The U.S. House of Representatives passed this week the Homeland Security for Children Act, which requires future disaster preparedness planning initiatives to include the needs of children as well.
The bill was introduced by U.S. Rep. Donald M. Payne, Jr.
“Children are not tiny adults,” Payne, Jr. said. “But too often, that is how federal policy treats them when there is not a deliberate effort to do otherwise. The Homeland Security for Children Act is commonsense, bipartisan legislation that will ensure that the needs of the most vulnerable among us are adequately integrated into Homeland Security and disaster policies planning.”
If enacted, the bill would amend the Homeland Security Act to authorize the Under Secretary for Strategy, Policy, and Plans to both review and incorporate feedback from organizations representing the needs of children into department-wide policies. It also amends the Homeland Security Act to authorize the Federal Emergency Management Agency (FEMA) to incorporate children’s needs into all preparation, response, and recovery activities of the agency.

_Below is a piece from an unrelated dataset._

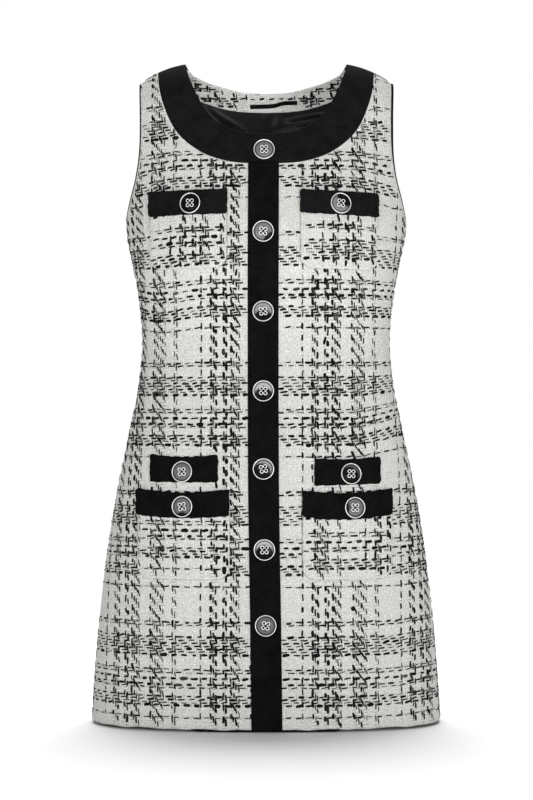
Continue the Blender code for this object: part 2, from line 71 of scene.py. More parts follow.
# Body sections, hem last. SQUARENESS is 2 for an ellipse and grows towards a box.
SQUARENESS = 2.35
SECTIONS = table(
    "z half_width front_depth back_depth",
    (0.030, 0.1760, 0.050, 0.052),
    (-0.020, 0.1775, 0.064, 0.070),
    (-0.080, 0.1790, 0.083, 0.086),
    (-0.130, 0.1796, 0.0985, 0.091),
    (-0.183, 0.1797, 0.1115, 0.090),
    (-0.205, 0.1782, 0.1145, 0.088),
    (-0.239, 0.1710, 0.1130, 0.082),
    (-0.277, 0.1640, 0.1030, 0.076),
    (-0.335, 0.1590, 0.0895, 0.071),
    (-0.393, 0.1635, 0.092, 0.079),
    (-0.451, 0.1750, 0.101, 0.096),
    (-0.528, 0.1910, 0.110, 0.110),
    (-0.606, 0.2040, 0.114, 0.114),
    (-0.683, 0.2130, 0.118, 0.115),
    (-0.760, 0.2194, 0.122, 0.117),
    (-0.822, 0.2236, 0.125, 0.119),
)
HEM = -0.822
HIP = -0.450
RIB = -0.260
UNDERARM = -0.183
HEM_FADE = 0.020
# Unevenness of the tweed's hem: size, length of a step over a turn, and turn.
HEM_WAVES = ((0.00045, 0.0110, 0.4), (0.00035, 0.0063, 2.0), (0.00022, 0.0041, 5.1))
# The lining's hem is lowest about the middle, where the photograph shows it.
LINING_HEM = -0.8245
LINING_HEM_LIFT = 0.006
LINING_HEM_FADE = 0.04
LINING_DIP_MIDDLE = -0.015
LINING_DIP_REACH = 0.100

# Shoulder line: level beside the neck, then falling off towards the arm.
SHOULDER_TOP = 0.0195
SHOULDER_FLAT = 0.095
SHOULDER_REACH = 0.075
SHOULDER_FALL = 5.84
SHOULDER_ROLL = 0.045

# Edges in front projection, from the centre line to the shoulder or from underarm to shoulder.
NECK = {
    "front": table(
        "inner_x inner_z outer_x outer_z",
        (0.0000, -0.0788, 0.0000, -0.1163),
        (0.0316, -0.0757, 0.0400, -0.1144),
        (0.0510, -0.0686, 0.0720, -0.1055),
        (0.0687, -0.0570, 0.0950, -0.0916),
        (0.0820, -0.0384, 0.1130, -0.0737),
        (0.0910, -0.0213, 0.1250, -0.0513),
        (0.1005, 0.0034, 0.1345, -0.0220),
        (0.1040, 0.0190, 0.1385, 0.0084),
    ),
    "back": table(
        "inner_x inner_z outer_x outer_z",
        (0.0000, -0.0120, 0.0000, -0.0490),
        (0.0300, -0.0103, 0.0400, -0.0475),
        (0.0510, -0.0056, 0.0700, -0.0430),
        (0.0700, -0.0008, 0.0950, -0.0340),
        (0.0850, 0.0045, 0.1150, -0.0215),
        (0.0970, 0.0105, 0.1300, -0.0075),
        (0.1040, 0.0190, 0.1385, 0.0084),
    ),
}
ARMHOLE = table(
    "front_x back_x z",
    (0.1797, 0.1797, -0.1830),
    (0.1738, 0.1730, -0.1590),
    (0.1660, 0.1635, -0.1300),
    (0.1614, 0.1580, -0.0950),
    (0.1610, 0.1575, -0.0500),
    (0.1628, 0.1628, -0.0074),
)
BINDING_WIDTH = 0.0022
BINDING_DEPTH = 0.0042
BINDING_PROUD = 0.0003
BINDING_SIDES = 12
BINDING_BOXINESS = 0.7
# How much thicker the binding of each side gets towards the shoulder, as in the photograph.
BINDING_SWELL = {1: 0.45, -1: 0.0}
SWELL_END = -0.125
SWELL_FADE = 0.05
CLOTH_EDGE = BINDING_WIDTH + ARMHOLE_SEAM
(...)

The legislation also requires the Under Secretary to submit a report to the House Homeland Security Committee on the efforts to incorporate the needs of children into its department-wide actions.
“[The Homeland Security for Children Act] provides peace of mind that the future of our most treasured assets, our children, is safe in the face of emergencies,” said U.S. Rep. Dan Donovan (R-NY), who chairs the Homeland Security Committee Subcommittee on Emergency Preparedness, Response, and Communications.
The bill now awaits a vote in the Senate.